Provided material.
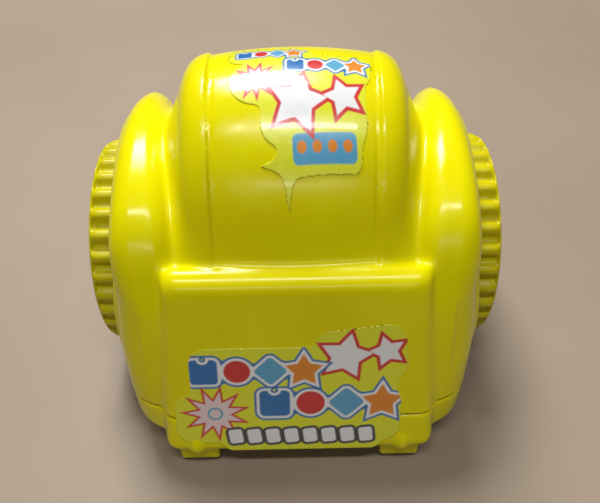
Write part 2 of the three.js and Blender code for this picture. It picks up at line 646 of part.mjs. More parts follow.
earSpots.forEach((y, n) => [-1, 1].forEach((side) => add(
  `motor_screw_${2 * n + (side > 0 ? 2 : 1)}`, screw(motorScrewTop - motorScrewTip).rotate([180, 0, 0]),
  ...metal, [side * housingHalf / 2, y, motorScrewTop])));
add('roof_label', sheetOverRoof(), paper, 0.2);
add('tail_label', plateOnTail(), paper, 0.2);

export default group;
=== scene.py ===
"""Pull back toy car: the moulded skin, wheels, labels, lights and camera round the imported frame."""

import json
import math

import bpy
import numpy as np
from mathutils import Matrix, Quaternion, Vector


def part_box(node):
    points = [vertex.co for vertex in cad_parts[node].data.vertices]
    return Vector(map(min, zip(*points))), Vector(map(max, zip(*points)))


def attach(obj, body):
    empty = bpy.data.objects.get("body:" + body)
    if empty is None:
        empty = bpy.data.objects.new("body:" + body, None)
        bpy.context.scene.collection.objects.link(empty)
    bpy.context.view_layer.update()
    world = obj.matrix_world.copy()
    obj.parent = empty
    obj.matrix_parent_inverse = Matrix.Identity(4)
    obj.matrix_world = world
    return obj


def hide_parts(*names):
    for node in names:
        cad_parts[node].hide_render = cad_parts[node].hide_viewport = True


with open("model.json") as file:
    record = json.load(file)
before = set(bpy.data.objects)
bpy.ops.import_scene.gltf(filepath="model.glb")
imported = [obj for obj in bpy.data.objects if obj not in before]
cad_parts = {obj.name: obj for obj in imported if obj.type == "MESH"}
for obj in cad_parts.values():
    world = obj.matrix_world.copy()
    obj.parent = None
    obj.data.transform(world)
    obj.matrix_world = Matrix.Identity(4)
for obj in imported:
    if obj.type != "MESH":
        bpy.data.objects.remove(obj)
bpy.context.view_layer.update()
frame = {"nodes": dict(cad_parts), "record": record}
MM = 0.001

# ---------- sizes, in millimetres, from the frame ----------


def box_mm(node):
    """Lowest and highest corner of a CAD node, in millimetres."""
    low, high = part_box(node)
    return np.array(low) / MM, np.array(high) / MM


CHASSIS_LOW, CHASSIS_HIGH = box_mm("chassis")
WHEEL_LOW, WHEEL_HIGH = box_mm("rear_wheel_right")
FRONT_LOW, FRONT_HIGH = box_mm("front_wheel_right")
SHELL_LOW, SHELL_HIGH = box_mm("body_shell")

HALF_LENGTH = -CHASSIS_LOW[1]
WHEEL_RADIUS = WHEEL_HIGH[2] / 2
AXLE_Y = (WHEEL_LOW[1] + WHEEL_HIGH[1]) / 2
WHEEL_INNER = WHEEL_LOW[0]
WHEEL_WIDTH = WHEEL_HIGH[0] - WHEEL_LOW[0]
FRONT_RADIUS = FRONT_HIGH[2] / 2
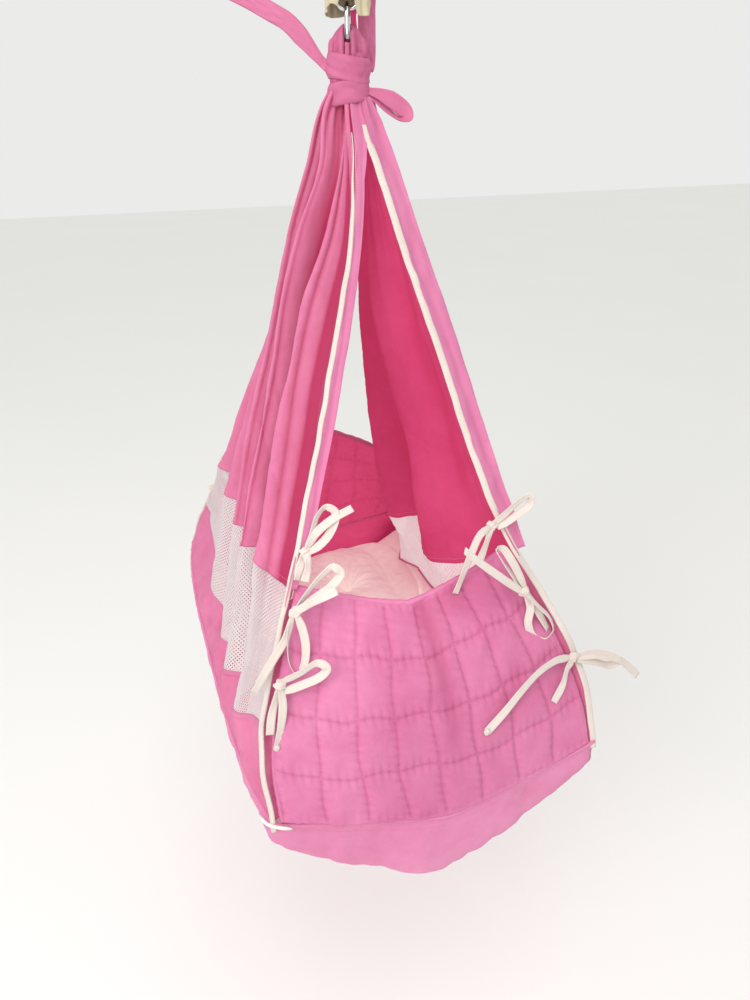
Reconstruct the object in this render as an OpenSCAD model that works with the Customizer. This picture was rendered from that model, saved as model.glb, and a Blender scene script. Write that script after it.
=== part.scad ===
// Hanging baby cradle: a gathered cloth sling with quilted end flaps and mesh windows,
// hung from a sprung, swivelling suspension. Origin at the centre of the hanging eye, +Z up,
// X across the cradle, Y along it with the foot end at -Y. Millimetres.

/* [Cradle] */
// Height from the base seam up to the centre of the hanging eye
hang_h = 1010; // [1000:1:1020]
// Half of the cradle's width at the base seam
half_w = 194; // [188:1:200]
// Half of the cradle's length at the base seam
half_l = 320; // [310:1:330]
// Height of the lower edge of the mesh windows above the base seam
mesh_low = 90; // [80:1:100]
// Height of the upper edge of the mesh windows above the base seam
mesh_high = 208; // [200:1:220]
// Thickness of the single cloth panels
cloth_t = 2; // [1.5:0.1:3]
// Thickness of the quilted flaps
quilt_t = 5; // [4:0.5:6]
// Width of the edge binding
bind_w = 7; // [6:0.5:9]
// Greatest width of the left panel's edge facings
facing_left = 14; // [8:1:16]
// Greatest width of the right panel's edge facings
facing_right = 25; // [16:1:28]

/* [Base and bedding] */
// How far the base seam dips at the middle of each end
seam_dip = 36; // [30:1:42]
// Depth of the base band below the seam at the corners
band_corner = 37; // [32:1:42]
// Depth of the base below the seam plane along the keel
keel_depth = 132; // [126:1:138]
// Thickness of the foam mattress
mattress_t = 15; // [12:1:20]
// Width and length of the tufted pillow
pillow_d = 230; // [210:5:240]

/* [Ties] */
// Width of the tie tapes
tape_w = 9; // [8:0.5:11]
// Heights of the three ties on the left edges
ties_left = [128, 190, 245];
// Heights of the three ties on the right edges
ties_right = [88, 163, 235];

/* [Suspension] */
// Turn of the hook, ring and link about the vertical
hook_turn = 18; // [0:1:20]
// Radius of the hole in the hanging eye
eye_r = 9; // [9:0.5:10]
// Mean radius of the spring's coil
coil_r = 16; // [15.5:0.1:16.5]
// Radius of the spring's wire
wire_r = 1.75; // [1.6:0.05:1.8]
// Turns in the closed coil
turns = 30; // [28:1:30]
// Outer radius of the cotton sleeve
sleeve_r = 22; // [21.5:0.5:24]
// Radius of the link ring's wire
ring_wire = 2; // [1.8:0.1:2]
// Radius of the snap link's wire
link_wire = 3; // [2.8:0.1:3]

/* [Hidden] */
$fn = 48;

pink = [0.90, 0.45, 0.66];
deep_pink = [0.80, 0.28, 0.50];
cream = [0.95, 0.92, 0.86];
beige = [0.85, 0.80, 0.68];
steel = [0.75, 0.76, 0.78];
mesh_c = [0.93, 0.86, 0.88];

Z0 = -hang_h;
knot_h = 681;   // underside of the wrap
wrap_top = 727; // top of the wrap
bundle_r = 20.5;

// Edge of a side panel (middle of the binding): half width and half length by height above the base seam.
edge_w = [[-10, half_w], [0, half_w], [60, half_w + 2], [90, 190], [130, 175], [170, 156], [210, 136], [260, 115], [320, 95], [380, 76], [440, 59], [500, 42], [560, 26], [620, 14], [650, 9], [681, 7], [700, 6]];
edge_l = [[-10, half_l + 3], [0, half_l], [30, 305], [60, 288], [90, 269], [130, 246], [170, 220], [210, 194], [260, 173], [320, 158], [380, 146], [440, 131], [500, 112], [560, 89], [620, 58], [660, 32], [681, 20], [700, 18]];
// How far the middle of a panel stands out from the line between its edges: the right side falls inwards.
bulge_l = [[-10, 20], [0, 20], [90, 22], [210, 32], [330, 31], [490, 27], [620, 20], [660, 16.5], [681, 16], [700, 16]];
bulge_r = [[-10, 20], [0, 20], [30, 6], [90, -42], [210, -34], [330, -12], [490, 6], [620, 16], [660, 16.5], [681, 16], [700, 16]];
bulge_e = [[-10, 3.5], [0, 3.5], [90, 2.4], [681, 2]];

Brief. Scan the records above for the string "Write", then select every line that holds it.

Task response.
Write part 2 of the three.js and Blender code for this picture. It picks up at line 646 of part.mjs. More parts follow.
Reconstruct the object in this render as an OpenSCAD model that works with the Customizer. This picture was rendered from that model, saved as model.glb, and a Blender scene script. Write that script after it.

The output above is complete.